DATA PROVIDED
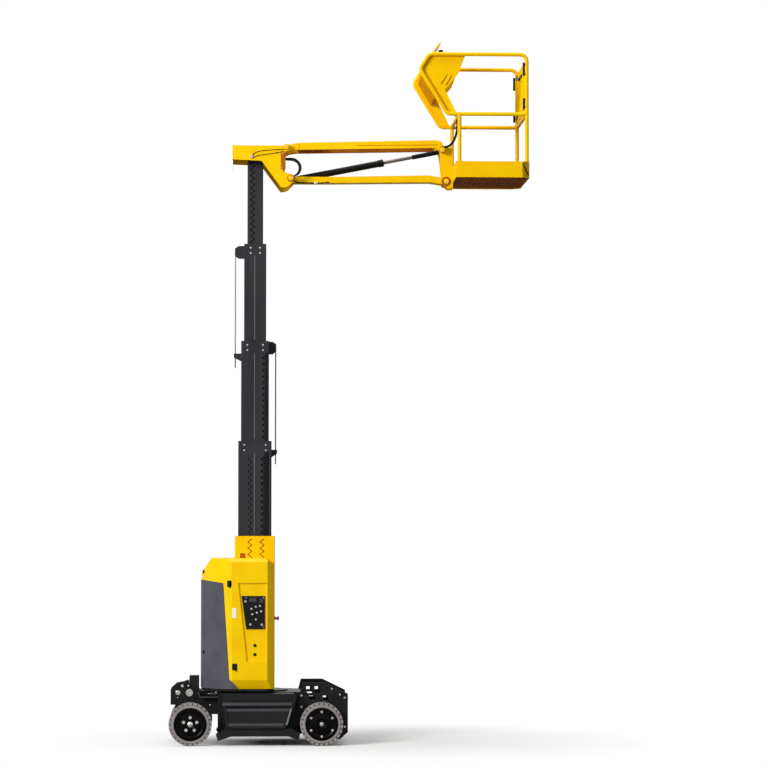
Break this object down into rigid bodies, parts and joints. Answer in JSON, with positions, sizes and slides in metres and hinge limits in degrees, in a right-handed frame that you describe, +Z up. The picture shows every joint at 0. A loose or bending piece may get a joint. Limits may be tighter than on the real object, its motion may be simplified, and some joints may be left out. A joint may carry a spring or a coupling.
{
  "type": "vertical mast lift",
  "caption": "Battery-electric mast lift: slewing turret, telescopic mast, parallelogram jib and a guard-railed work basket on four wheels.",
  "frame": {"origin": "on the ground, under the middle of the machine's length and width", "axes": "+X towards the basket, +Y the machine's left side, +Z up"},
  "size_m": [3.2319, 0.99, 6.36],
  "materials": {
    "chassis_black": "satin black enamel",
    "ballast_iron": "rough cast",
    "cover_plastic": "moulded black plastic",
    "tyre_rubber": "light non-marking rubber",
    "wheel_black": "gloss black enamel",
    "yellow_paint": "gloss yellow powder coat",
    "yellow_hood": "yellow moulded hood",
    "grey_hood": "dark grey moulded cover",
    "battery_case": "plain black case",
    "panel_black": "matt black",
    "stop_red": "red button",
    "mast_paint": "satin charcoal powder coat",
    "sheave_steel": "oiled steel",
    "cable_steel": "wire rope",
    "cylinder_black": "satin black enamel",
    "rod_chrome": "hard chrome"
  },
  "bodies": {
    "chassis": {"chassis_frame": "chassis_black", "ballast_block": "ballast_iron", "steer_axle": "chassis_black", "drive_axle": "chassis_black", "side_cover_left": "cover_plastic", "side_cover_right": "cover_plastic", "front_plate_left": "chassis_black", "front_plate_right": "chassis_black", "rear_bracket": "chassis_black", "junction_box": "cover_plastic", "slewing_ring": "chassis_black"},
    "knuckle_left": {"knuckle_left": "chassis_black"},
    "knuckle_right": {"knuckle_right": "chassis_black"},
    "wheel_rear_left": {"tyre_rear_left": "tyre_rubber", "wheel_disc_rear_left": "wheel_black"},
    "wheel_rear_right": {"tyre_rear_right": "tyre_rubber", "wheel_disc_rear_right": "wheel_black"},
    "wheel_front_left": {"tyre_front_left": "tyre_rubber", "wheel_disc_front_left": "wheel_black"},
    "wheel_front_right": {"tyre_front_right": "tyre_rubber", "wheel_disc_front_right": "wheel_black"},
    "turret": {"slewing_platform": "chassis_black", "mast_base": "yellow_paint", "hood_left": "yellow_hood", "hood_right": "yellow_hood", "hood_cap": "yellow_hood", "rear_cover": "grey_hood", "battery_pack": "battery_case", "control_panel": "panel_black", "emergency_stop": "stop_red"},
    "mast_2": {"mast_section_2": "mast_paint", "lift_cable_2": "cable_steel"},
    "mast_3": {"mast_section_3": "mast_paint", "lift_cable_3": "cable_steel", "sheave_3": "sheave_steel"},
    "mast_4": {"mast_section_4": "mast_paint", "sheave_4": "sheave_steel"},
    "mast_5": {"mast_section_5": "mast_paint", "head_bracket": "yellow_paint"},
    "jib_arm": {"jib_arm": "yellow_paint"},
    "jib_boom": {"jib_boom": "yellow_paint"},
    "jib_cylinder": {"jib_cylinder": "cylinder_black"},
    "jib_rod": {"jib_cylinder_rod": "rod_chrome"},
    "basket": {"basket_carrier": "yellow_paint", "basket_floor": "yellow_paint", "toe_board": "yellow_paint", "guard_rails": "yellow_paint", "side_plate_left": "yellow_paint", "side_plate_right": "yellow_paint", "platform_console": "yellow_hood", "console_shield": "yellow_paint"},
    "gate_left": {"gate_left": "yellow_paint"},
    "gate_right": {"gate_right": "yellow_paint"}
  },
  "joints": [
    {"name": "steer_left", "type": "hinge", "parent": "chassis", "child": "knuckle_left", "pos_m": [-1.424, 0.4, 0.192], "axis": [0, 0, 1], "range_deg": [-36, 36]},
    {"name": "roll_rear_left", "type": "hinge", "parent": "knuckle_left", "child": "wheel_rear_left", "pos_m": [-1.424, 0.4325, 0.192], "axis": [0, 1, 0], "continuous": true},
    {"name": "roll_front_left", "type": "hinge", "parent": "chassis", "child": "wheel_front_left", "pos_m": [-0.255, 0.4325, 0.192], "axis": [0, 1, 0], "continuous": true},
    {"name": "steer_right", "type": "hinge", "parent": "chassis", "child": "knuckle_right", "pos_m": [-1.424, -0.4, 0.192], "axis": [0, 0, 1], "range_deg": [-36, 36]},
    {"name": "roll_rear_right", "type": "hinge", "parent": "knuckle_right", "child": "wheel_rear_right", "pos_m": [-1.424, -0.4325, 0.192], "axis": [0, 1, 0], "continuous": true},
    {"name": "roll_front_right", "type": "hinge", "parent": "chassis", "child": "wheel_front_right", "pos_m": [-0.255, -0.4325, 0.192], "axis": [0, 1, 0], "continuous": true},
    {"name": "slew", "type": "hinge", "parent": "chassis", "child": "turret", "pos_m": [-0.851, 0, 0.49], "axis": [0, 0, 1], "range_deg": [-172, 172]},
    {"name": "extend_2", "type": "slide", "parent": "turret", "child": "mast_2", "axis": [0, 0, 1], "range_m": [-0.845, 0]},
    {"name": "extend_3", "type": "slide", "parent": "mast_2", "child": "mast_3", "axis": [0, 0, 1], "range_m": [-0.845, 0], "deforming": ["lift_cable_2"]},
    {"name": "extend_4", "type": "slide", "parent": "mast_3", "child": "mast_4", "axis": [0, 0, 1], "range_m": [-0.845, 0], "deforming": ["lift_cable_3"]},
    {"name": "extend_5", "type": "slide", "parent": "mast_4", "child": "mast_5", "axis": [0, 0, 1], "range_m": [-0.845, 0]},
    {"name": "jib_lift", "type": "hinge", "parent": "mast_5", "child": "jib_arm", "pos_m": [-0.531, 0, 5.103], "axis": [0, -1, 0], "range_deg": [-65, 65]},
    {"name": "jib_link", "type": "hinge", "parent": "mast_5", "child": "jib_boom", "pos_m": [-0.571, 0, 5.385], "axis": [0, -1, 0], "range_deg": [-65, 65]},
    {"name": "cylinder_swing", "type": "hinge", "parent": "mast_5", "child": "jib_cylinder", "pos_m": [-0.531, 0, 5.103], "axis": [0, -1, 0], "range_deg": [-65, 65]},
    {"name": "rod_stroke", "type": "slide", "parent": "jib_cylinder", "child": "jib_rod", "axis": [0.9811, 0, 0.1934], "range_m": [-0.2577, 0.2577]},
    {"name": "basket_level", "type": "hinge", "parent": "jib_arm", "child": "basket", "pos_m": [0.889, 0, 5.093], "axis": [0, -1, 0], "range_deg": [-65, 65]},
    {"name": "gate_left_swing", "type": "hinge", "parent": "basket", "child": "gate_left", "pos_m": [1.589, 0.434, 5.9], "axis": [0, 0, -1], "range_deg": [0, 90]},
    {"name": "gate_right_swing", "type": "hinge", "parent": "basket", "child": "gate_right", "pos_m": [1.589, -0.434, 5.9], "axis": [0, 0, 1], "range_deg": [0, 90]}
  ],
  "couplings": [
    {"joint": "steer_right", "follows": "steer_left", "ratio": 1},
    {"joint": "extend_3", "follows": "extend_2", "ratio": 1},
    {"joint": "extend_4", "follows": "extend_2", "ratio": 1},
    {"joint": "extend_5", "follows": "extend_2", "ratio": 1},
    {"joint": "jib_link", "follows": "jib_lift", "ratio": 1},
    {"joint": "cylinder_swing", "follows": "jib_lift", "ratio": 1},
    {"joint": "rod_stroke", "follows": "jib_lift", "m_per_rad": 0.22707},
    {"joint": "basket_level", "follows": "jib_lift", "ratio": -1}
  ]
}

TASK GOAL
Scan the material above. Return every line containing the string "bodies".

THE SOLUTION
Break this object down into rigid bodies, parts and joints. Answer in JSON, with positions, sizes and slides in metres and hinge limits in degrees, in a right-handed frame that you describe, +Z up. The picture shows every joint at 0. A loose or bending piece may get a joint. Limits may be tighter than on the real object, its motion may be simplified, and some joints may be left out. A joint may carry a spring or a coupling.
  "bodies": {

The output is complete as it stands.